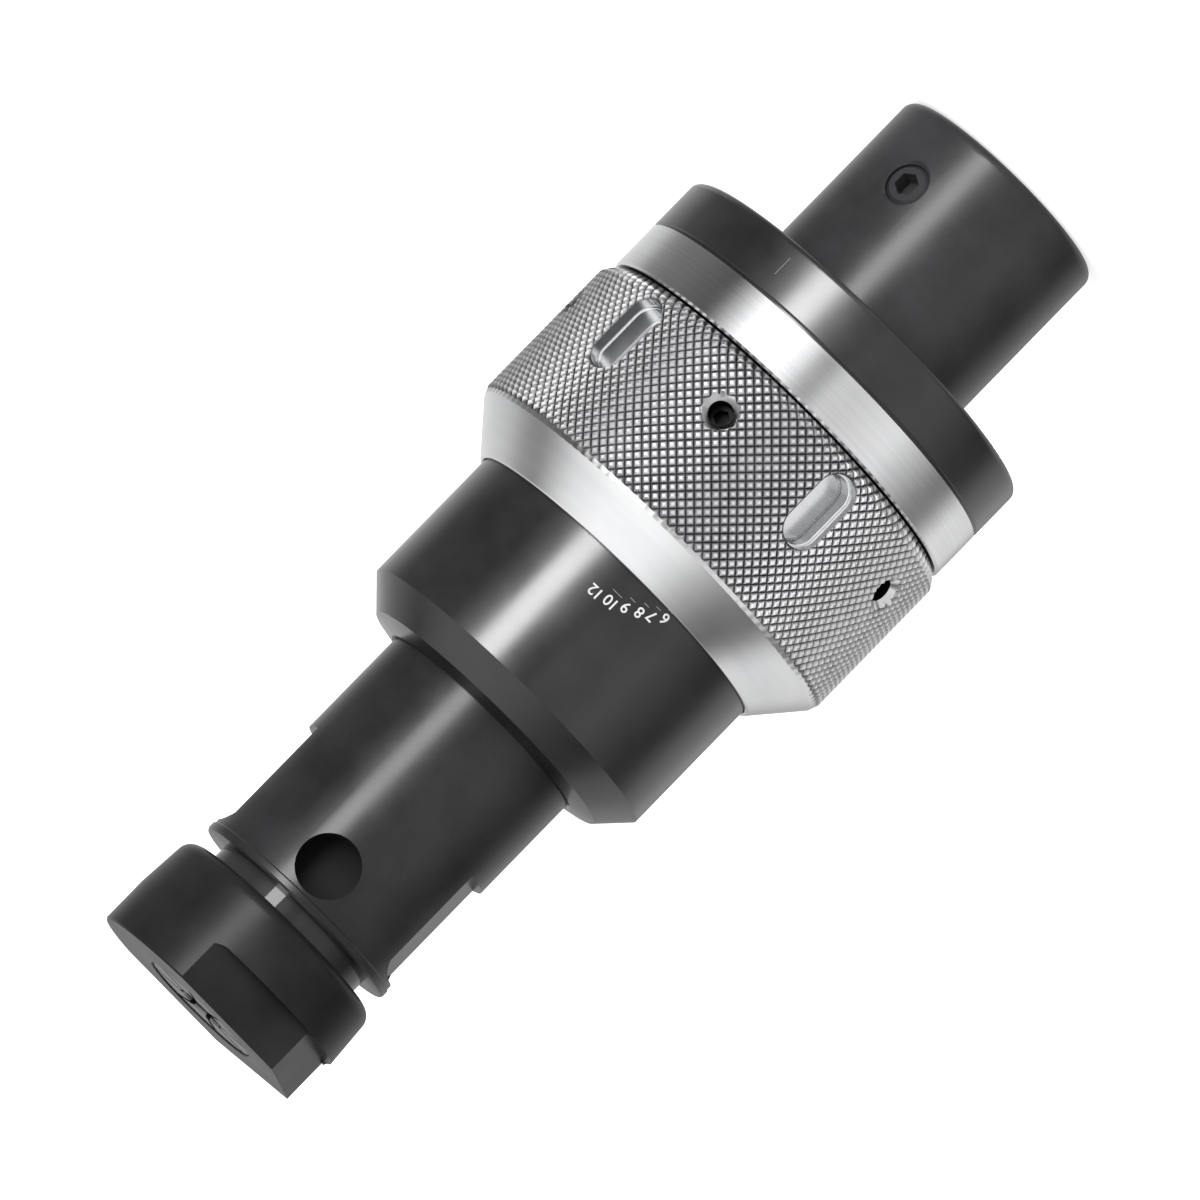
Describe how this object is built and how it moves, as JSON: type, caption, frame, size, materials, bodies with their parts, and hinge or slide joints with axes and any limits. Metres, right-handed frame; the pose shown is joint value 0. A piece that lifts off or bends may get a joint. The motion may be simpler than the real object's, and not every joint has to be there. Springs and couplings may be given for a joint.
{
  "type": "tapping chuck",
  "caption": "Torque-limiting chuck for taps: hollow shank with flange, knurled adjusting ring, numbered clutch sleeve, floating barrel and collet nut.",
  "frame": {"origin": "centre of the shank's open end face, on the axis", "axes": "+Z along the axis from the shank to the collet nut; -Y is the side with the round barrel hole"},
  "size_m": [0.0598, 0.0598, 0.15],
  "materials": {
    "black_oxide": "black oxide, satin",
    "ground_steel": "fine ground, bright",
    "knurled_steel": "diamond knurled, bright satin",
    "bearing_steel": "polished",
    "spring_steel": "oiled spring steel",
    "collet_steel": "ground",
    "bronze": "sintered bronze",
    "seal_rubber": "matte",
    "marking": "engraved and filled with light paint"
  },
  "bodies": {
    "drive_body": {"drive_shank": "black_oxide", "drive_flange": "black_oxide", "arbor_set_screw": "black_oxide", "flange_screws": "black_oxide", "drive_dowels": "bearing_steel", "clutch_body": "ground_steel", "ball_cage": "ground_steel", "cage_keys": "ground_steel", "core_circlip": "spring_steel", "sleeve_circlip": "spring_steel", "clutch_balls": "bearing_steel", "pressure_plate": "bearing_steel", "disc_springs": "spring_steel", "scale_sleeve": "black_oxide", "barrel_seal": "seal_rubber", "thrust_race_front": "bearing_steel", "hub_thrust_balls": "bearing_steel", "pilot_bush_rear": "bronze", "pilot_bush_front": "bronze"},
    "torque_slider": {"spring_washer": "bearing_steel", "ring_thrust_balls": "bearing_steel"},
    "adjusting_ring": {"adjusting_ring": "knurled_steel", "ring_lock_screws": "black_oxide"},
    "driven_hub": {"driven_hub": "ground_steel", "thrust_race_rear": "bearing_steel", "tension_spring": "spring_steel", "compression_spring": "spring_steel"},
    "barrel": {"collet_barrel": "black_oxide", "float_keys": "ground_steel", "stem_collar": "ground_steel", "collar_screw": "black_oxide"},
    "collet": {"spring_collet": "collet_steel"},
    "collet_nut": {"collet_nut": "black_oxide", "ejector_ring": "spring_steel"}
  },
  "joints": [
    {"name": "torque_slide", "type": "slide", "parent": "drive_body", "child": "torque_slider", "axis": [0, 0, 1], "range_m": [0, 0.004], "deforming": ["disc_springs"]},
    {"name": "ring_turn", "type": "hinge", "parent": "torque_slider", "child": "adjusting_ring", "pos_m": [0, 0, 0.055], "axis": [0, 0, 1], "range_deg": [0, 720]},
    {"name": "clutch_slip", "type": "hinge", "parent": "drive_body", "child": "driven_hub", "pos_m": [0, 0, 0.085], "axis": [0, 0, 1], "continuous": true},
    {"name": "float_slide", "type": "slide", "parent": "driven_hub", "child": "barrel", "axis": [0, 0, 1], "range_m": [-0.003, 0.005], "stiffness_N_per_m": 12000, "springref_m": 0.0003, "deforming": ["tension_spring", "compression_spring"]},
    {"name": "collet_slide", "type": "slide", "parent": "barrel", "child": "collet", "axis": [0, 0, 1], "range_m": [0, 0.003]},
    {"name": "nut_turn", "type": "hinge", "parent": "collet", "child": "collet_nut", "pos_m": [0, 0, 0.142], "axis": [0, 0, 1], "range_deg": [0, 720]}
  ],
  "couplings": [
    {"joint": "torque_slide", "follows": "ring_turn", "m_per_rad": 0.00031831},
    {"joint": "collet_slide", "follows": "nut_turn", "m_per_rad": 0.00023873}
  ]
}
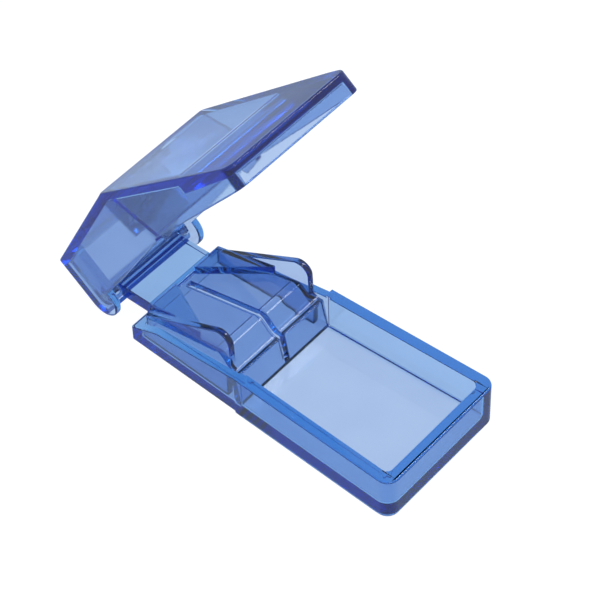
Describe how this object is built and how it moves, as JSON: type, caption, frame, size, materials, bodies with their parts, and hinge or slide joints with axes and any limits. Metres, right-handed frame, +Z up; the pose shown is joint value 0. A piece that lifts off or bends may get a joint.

■ Stated goal: Reproduce each entry above exactly, keeping every word.

■ Problem solution:
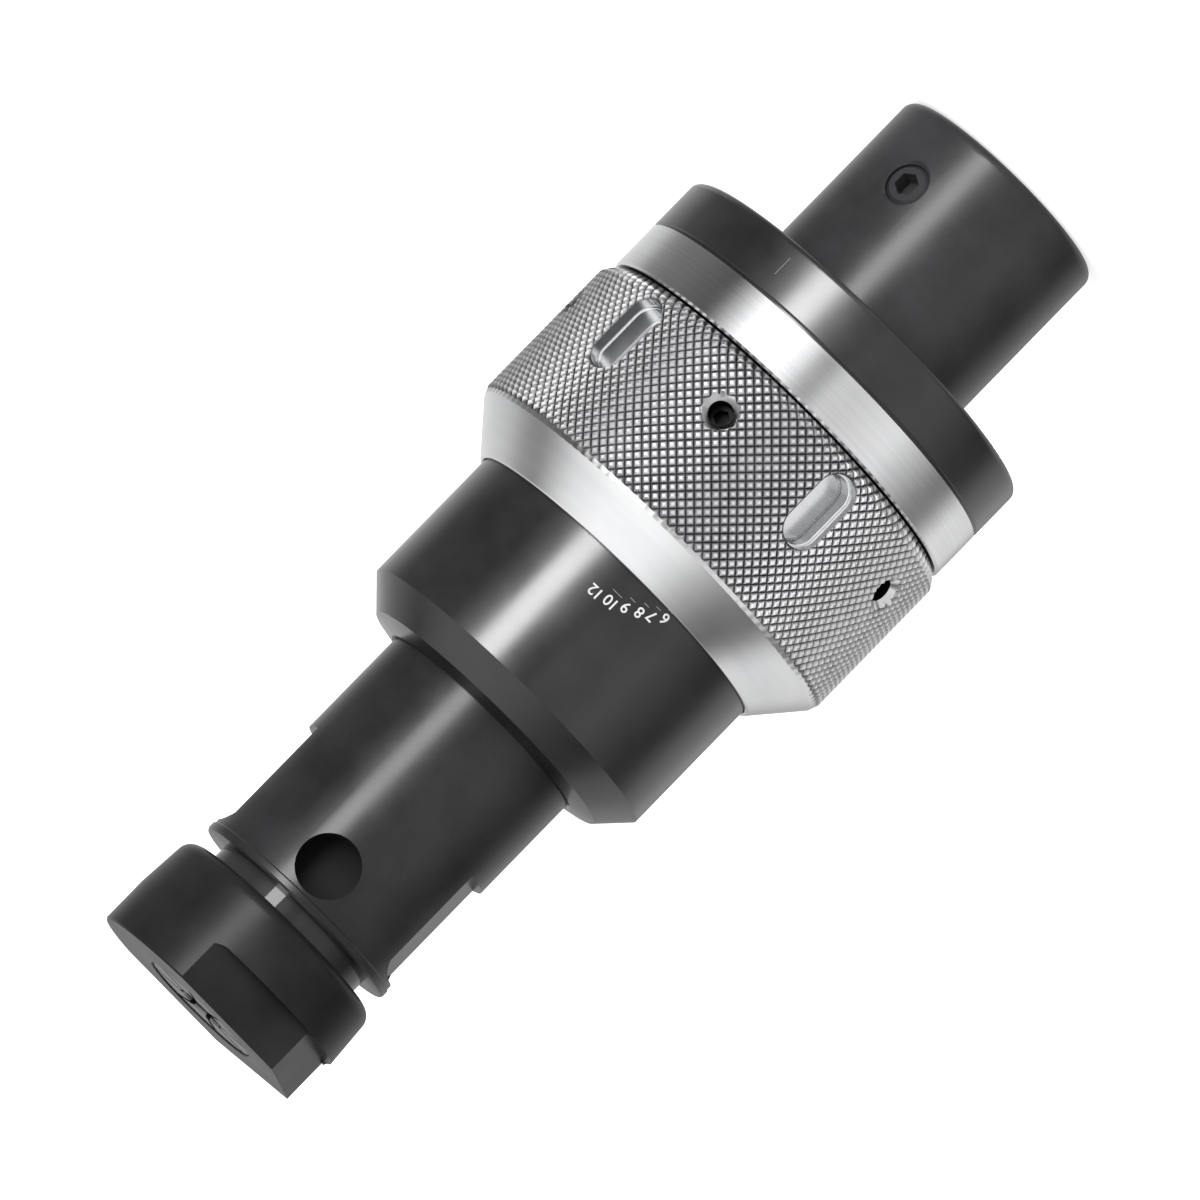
Describe how this object is built and how it moves, as JSON: type, caption, frame, size, materials, bodies with their parts, and hinge or slide joints with axes and any limits. Metres, right-handed frame; the pose shown is joint value 0. A piece that lifts off or bends may get a joint. The motion may be simpler than the real object's, and not every joint has to be there. Springs and couplings may be given for a joint.
{
  "type": "tapping chuck",
  "caption": "Torque-limiting chuck for taps: hollow shank with flange, knurled adjusting ring, numbered clutch sleeve, floating barrel and collet nut.",
  "frame": {"origin": "centre of the shank's open end face, on the axis", "axes": "+Z along the axis from the shank to the collet nut; -Y is the side with the round barrel hole"},
  "size_m": [0.0598, 0.0598, 0.15],
  "materials": {
    "black_oxide": "black oxide, satin",
    "ground_steel": "fine ground, bright",
    "knurled_steel": "diamond knurled, bright satin",
    "bearing_steel": "polished",
    "spring_steel": "oiled spring steel",
    "collet_steel": "ground",
    "bronze": "sintered bronze",
    "seal_rubber": "matte",
    "marking": "engraved and filled with light paint"
  },
  "bodies": {
    "drive_body": {"drive_shank": "black_oxide", "drive_flange": "black_oxide", "arbor_set_screw": "black_oxide", "flange_screws": "black_oxide", "drive_dowels": "bearing_steel", "clutch_body": "ground_steel", "ball_cage": "ground_steel", "cage_keys": "ground_steel", "core_circlip": "spring_steel", "sleeve_circlip": "spring_steel", "clutch_balls": "bearing_steel", "pressure_plate": "bearing_steel", "disc_springs": "spring_steel", "scale_sleeve": "black_oxide", "barrel_seal": "seal_rubber", "thrust_race_front": "bearing_steel", "hub_thrust_balls": "bearing_steel", "pilot_bush_rear": "bronze", "pilot_bush_front": "bronze"},
    "torque_slider": {"spring_washer": "bearing_steel", "ring_thrust_balls": "bearing_steel"},
    "adjusting_ring": {"adjusting_ring": "knurled_steel", "ring_lock_screws": "black_oxide"},
    "driven_hub": {"driven_hub": "ground_steel", "thrust_race_rear": "bearing_steel", "tension_spring": "spring_steel", "compression_spring": "spring_steel"},
    "barrel": {"collet_barrel": "black_oxide", "float_keys": "ground_steel", "stem_collar": "ground_steel", "collar_screw": "black_oxide"},
    "collet": {"spring_collet": "collet_steel"},
    "collet_nut": {"collet_nut": "black_oxide", "ejector_ring": "spring_steel"}
  },
  "joints": [
    {"name": "torque_slide", "type": "slide", "parent": "drive_body", "child": "torque_slider", "axis": [0, 0, 1], "range_m": [0, 0.004], "deforming": ["disc_springs"]},
    {"name": "ring_turn", "type": "hinge", "parent": "torque_slider", "child": "adjusting_ring", "pos_m": [0, 0, 0.055], "axis": [0, 0, 1], "range_deg": [0, 720]},
    {"name": "clutch_slip", "type": "hinge", "parent": "drive_body", "child": "driven_hub", "pos_m": [0, 0, 0.085], "axis": [0, 0, 1], "continuous": true},
    {"name": "float_slide", "type": "slide", "parent": "driven_hub", "child": "barrel", "axis": [0, 0, 1], "range_m": [-0.003, 0.005], "stiffness_N_per_m": 12000, "springref_m": 0.0003, "deforming": ["tension_spring", "compression_spring"]},
    {"name": "collet_slide", "type": "slide", "parent": "barrel", "child": "collet", "axis": [0, 0, 1], "range_m": [0, 0.003]},
    {"name": "nut_turn", "type": "hinge", "parent": "collet", "child": "collet_nut", "pos_m": [0, 0, 0.142], "axis": [0, 0, 1], "range_deg": [0, 720]}
  ],
  "couplings": [
    {"joint": "torque_slide", "follows": "ring_turn", "m_per_rad": 0.00031831},
    {"joint": "collet_slide", "follows": "nut_turn", "m_per_rad": 0.00023873}
  ]
}
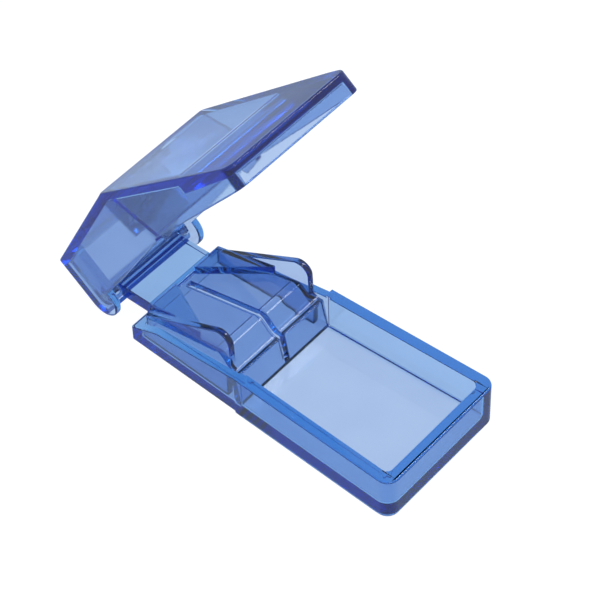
Describe how this object is built and how it moves, as JSON: type, caption, frame, size, materials, bodies with their parts, and hinge or slide joints with axes and any limits. Metres, right-handed frame, +Z up; the pose shown is joint value 0. A piece that lifts off or bends may get a joint.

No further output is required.